Next, the process flow for implementing the reactive power regulation control method of the grid-connected inverter will be explained in detail by taking the grid-connected inverter shown in FIG. 2 as an example. As shown in FIG. 2, which is a schematic view of the topological structure of the grid-connected inverter according to the embodiment of the present application, the grid-connected inverter comprises a DC voltage input source, switching transistors S₁ to S₄, and body diodes D₁ to D₄ and output capacitors C₁ to C₄ connected in parallel with the switching transistors S₁ to S₄, a filter inductor L₁ and a filter capacitor C_o2 connected to the bridge arm where the switching transistor S₁/S₂ is located, a filter inductor L₂ and a filter capacitor C_o1 connected to the bridge arm where the switching transistor S₃/S₄ is located, and a grid Grid. In order to keep the topological symmetry, models of the filter inductors L₁ and L₂ are the same, and models of the output capacitors C₁ to C₄ are also the same. That is, L₁=L₂=L, and C₁=C₂=C₃=C₄=C. L is the inductance of the filter inductor, and C is the capacitance of the output capacitor.

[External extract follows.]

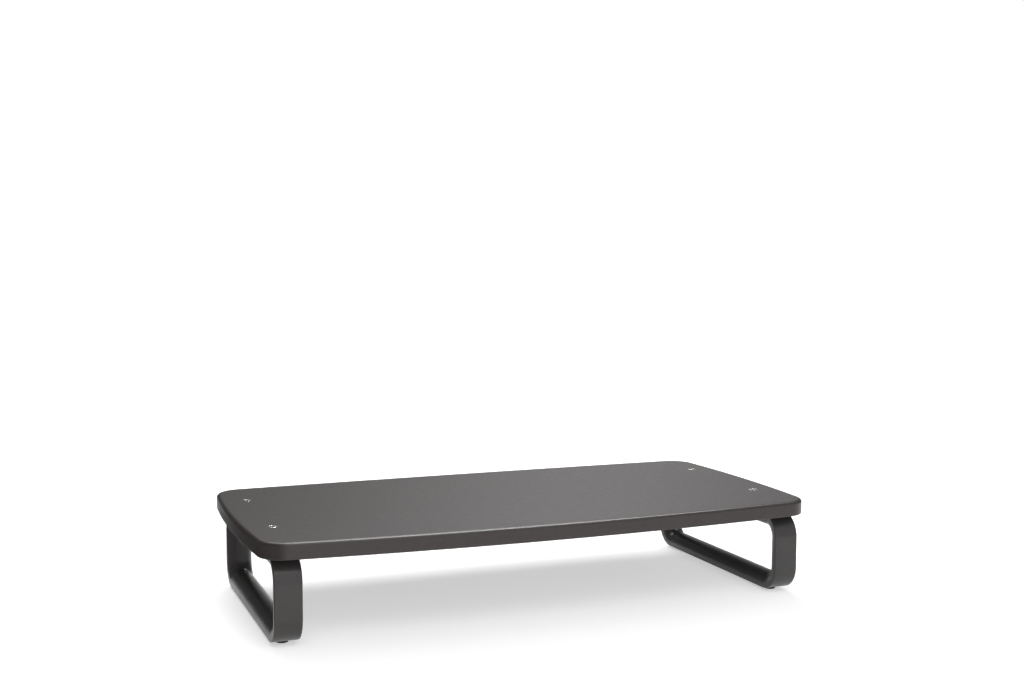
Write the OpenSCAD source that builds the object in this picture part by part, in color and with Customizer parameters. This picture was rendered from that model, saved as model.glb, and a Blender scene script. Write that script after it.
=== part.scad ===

Referring to FIG. 3 and FIG. 4, FIG. 3 is a schematic view of PWM driving signals of switching transistors of the grid-connected inverter in FIG. 2 when the grid-connected reference current leads the grid voltage; and FIG. 4 is a schematic view of PWM driving signals of switching transistors of the grid-connected inverter in FIG. 2 when the grid-connected reference current lags the grid voltage. When the grid-connected reference current i_ref≥0, the switching transistor S₁/S₄ operates at high frequency, while the switching transistor S₂/S₃ remains turned off. At this time, the current flows from the positive pole of the DC voltage input source to the positive pole of the grid Grid through the switching transistor S₁ and the filter inductor L₁, and then returns to the negative pole of the DC voltage input source through the negative pole of the grid Grid, the filter inductor L₂ and the switching transistor S₄. When the grid-connected reference current i_ref<0, the switching transistor S₂/S₃ operates at high frequency, while the switching transistor S₁/S₄ remains turned off. At this time, the current flows from the positive pole of the DC voltage input source to the negative pole of the grid Grid through the switching transistor S₃ and the filter inductor L₂, and then returns to the negative pole of the DC voltage input source through the positive pole of the grid Grid, the filter inductor L₁ and the switching transistor S₂. As can be seen from FIG. 3 and FIG. 4, the pulse width of the high-frequency pulse width modulation (PWM) driving signal for driving the switching transistor changes in a sinusoidal manner.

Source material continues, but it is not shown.